Sofia is more than a little creeped out by the mechanical vulture perched upon camp head Monarch's shoulder, but she is aghast when the menacing woman demands Sofia hand over her electronics. The few shadowy cabins that make up the camp don't endear Sofia to Forestjaw, but her fear is replaced by elation when it's revealed that the camp is "sponsored" by the popular videogame Sandbox, and one of the campers will leave with one million credits to use in the game. Sofia is determined to be that camper--but first, she'll have to figure out how to play.

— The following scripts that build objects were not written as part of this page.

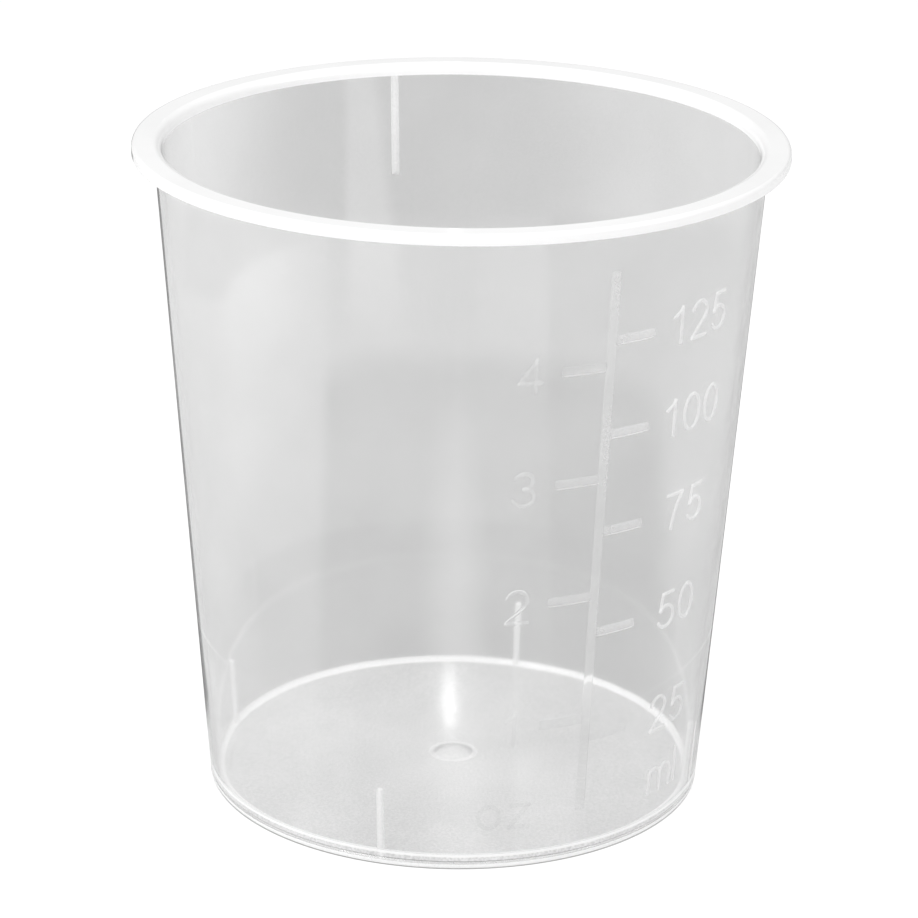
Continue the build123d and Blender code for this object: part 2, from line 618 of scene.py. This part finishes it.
# Noise in the plastic: features per metre and detail, and how far it changes the haze and the tone
GRAIN = (4000, 2)
CLOUD = (90, 3)
RIPPLE = (120, 2)
NOISE_RANGE = (0.25, 0.75)
CLOUD_HAZE = (0.94, 1.06)
CLOUD_TONE = (0.96, 1.0)
ROUGHNESS_SPREAD = 0.2
RIPPLE_STRENGTH = 0.15
RIPPLE_DISTANCE = 0.0001
PASSED_LIGHT = 0.95


def split_place(tree, place):
    """Level over the table and distance from the cup's axis."""
    split = tree.nodes.new("ShaderNodeSeparateXYZ")
    tree.links.new(place, split.inputs[0])
    flat = tree.nodes.new("ShaderNodeCombineXYZ")
    tree.links.new(split.outputs["X"], flat.inputs["X"])
    tree.links.new(split.outputs["Y"], flat.inputs["Y"])
    length = tree.nodes.new("ShaderNodeVectorMath")
    length.operation = "LENGTH"
    tree.links.new(flat.outputs[0], length.inputs[0])
    return split.outputs["Z"], length.outputs["Value"]


def cup_haze(tree, place, front):
    """How cloudy the wall, the flange, the floor and the corners of the base look. The milkiness of the
    inner corner, the foot and the gate's edge is painted light, and the flange's is partly painted light.
    """
    level, radius = split_place(tree, place)
    # Partly painted light: the flange is made fully milky
    flange = span(tree, level, FLANGE_LEVELS, 0, FLANGE_HAZE_AND_LIGHT)
    on_floor = span(tree, level, FLOOR_LEVELS, 1, 0)
    on_floor = math_node(tree, "MULTIPLY", on_floor, span(tree, radius, FLOOR_RADII, 1, 0))
    outer = span(tree, radius, OUTER_RADII, 0, 1)
    slab = span(tree, level, SLAB_FOOT_LEVELS, SLAB_FOOT_HAZE, SLAB_HAZE)
    # Painted highlight: the top of the slab is made as milky as the corner, for the corner's bright line
    # seen through the wall
    slab_top = span(tree, level, SLAB_TOP_LEVELS, 0, CORNER_HIGHLIGHT_HAZE - SLAB_HAZE)
    slab = math_node(tree, "ADD", slab, slab_top)
    slab = math_node(tree, "MULTIPLY", slab, span(tree, level, SLAB_END_LEVELS, 1, 0))
    slab = math_node(tree, "MULTIPLY", slab, outer)
    # Painted light: the foot is made milky white, standing in for the bright backdrop seen through it
    base = math_node(tree, "MULTIPLY", span(tree, level, BASE_LEVELS, BASE_LIGHT_HAZE, 0), outer)
    gate = span(tree, radius, GATE_RADII, GATE_HAZE, 0)
    # Painted glint: a milkier ring round the gate's edge
    edge = span(tree, radius, GATE_GLINT_INNER_RADII, 0, GATE_GLINT_HAZE)
    edge = math_node(tree, "MULTIPLY", edge, span(tree, radius, GATE_GLINT_OUTER_RADII, 1, 0))
    haze = math_node(tree, "MULTIPLY", on_floor, FLOOR_HAZE - WALL_HAZE)
    haze = math_node(tree, "ADD", haze, WALL_HAZE)
    for part in (slab, base, flange, gate, edge):
        haze = math_node(tree, "MAXIMUM", haze, part)
    haze = math_node(tree, "MULTIPLY", haze, front)
    # Painted highlight along the inner corner of wall and floor, on back faces too
    corner = span(tree, level, CORNER_TOP_LEVELS, CORNER_HIGHLIGHT_HAZE, 0)
    corner = math_node(tree, "MULTIPLY", corner, span(tree, level, CORNER_FOOT_LEVELS, 0, 1))
    corner = math_node(tree, "MULTIPLY", corner, span(tree, radius, CORNER_INNER_RADII, 0, 1))
    corner = math_node(tree, "MULTIPLY", corner, span(tree, radius, CORNER_OUTER_RADII, 1, 0))
    return math_node(tree, "MAXIMUM", haze, corner)


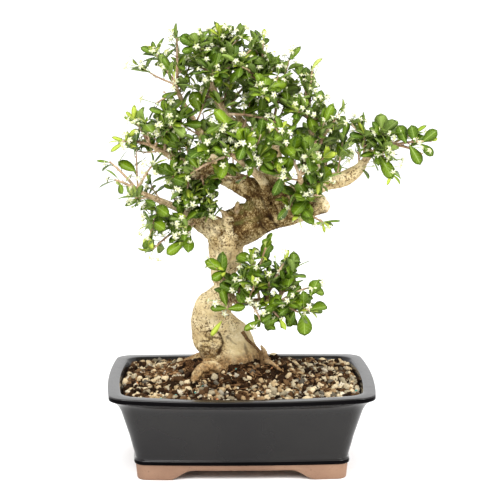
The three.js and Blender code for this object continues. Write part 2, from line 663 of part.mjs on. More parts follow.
const grownWood = makeWood(CLEAR + 0.1);
const group = new THREE.Group();
group.add(meshOf("pot", makePot(), glaze));
group.add(meshOf("soil", makeSoil(grownWood), soilBrown));
group.add(meshOf("trunk", makeWood(0), bark));
group.add(meshOf("drain_screen_left", makeScreen(-DRAIN_X), meshPlastic));
group.add(meshOf("drain_screen_right", makeScreen(DRAIN_X), meshPlastic));
makeSprays(grownWood).forEach(([name, solid]) => group.add(meshOf(name, solid, leafGreen)));

const middle = new THREE.Box3().setFromObject(group).getCenter(new THREE.Vector3());
group.position.set(-middle.x, -middle.y, 0);

export default group;
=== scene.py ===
# %% [markdown]
# # A flowering Fukien tea bonsai in a glazed pot
#
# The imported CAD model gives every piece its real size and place. This script dresses it: each
# faceted solid is replaced by a finer surface of the same form, worked out with numpy from the same
# named sizes, and gets a procedural finish. Lengths are millimetres until a mesh is made.

# %% Load the CAD frame and keep its box
import math
from itertools import product

import bpy
import numpy as np
from mathutils import Matrix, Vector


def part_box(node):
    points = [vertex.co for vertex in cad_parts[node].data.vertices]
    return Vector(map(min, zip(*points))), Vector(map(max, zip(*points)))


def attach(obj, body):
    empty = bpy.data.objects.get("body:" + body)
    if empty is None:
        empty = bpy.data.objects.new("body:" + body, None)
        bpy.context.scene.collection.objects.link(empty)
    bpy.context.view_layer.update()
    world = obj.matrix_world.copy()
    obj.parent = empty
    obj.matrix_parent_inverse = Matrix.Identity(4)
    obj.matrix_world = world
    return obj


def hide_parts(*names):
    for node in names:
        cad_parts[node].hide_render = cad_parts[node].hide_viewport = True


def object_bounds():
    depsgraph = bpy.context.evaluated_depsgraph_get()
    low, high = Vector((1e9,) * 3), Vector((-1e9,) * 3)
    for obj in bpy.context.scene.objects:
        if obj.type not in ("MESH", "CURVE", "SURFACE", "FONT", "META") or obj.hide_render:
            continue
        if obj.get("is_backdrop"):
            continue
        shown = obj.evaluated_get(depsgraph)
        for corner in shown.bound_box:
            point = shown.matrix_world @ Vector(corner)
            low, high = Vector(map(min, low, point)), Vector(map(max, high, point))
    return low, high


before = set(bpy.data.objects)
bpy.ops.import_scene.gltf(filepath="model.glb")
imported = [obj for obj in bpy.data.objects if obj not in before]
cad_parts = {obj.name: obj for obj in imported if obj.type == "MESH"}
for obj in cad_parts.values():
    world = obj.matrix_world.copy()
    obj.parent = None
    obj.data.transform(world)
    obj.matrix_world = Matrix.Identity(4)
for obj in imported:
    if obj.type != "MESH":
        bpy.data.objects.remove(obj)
cad_low, cad_high = (np.array(corner) * 1000 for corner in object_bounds())
pot_low, pot_high = (np.array(corner) * 1000 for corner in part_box("pot"))
POT_MIDDLE = np.array([*(pot_low + pot_high)[:2] / 2, 0])
BOX_LOW, BOX_HIGH = cad_low - POT_MIDDLE, cad_high - POT_MIDDLE
SPRAYS = sorted(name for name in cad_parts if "_spray_" in name)
print("CAD nodes:", len(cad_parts), "of which sprays:", len(SPRAYS))

# %% [markdown]
# ## Helpers that every piece uses
#
# A piece is an array of points and arrays of faces. The signed volume of a closed mesh tells
# whether its faces look outwards, so one test turns them all the right way. Blender takes whole
# arrays through foreach_set, which is far quicker than adding vertices one at a time.


# %% Turn arrays into a piece that rides on the frame
def add_object(name, data):
    """An object linked to the scene."""
    made = bpy.data.objects.new(name, data)
    bpy.context.scene.collection.objects.link(made)
    return made


def with_modifiers(piece):
    """The mesh that a piece's modifiers make of it."""
    bpy.context.view_layer.update()
    graph = bpy.context.evaluated_depsgraph_get()
    return bpy.data.meshes.new_from_object(piece.evaluated_get(graph))


def volume_of(points, faces):
    """Signed volume: the sum over triangles of a . (b x c) / 6, quads being cut in two."""
    total = 0.0
    for group in faces:
        for i in range(1, group.shape[1] - 1):
            a, b, c = points[group[:, 0]], points[group[:, i]], points[group[:, i + 1]]
            total += np.einsum("ij,ij->", a, np.cross(b, c)) / 6
    return total


def make_piece(name, points, faces, slot, nodes, materials, kinds=None, uv=None, **values):
    """Makes a closed mesh, in metres, that stands for CAD nodes; kinds picks each face's material."""
    if volume_of(points, faces) < 0:
        faces = [group[:, ::-1] for group in faces]
    corners = np.concatenate([group.ravel() for group in faces])
    sizes = np.concatenate([np.full(len(group), group.shape[1]) for group in faces])
    mesh = bpy.data.meshes.new(name)
    mesh.vertices.add(len(points))
    mesh.vertices.foreach_set("co", ((points + POT_MIDDLE) / 1000).astype(np.float32).ravel())
    mesh.loops.add(len(corners))
    mesh.loops.foreach_set("vertex_index", corners.astype(np.int32))
    mesh.polygons.add(len(sizes))
    mesh.polygons.foreach_set("loop_start", (np.cumsum(sizes) - sizes).astype(np.int32))
    mesh.polygons.foreach_set("use_smooth", np.ones(len(sizes), bool))
    for material in materials:
        mesh.materials.append(material)
    if kinds is not None:
        mesh.polygons.foreach_set("material_index", kinds.astype(np.int32))
    if uv is not None:
        layer = mesh.uv_layers.new(name="UVMap")
        layer.data.foreach_set("uv", uv[corners].astype(np.float32).ravel())
    for label, value in values.items():
        attribute = mesh.attributes.new(label, "FLOAT", "POINT")
        attribute.data.foreach_set("value", np.asarray(value, np.float32))
    mesh.update(calc_edges=True)
    piece = add_object(name, mesh)
    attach(piece, "root")
    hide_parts(*nodes)
    print(f"{name}: {len(points)} points, {int((sizes - 2).sum())} triangles")
    return piece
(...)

Camp Zero mirrors the darkly comic morality tales of R.L. Stine's iconic Goosebumps series, while keeping the reader's mortal terror at a likely lower simmer. Kelly and Schrefer replicate something like the creepily atmospheric style of The Twilight Zone, bolstered by Jeannette Arroyo's black-and-white full-page and spot illustrations of looming trees and silhouetted figures. At just under 150 pages, this is a quick-paced, accessible tale for readers who are horror-curious but not necessarily ready for anything that's explicitly frightening.

Sofia is an impressively difficult character to root for, as frustratingly lacking in empathy as she is self-awareness. For readers less experienced with unreliable or unlikable narrators, Sofia's inability to learn any lessons--and her necessarily consequential fate--may be a jarring experience. But for those who love to see a villain get their just deserts, the book's final scenes will prove to be a satisfying (if chilling) delight. --Mariel Fechik Deslaurier, librarian, freelance writer, music reviewer

Shelf Talker: In this creepy first installment in a series about uncanny, imagined dangers of technology, an entitled 11-year-old gamer learns the true cost of looking out only for herself.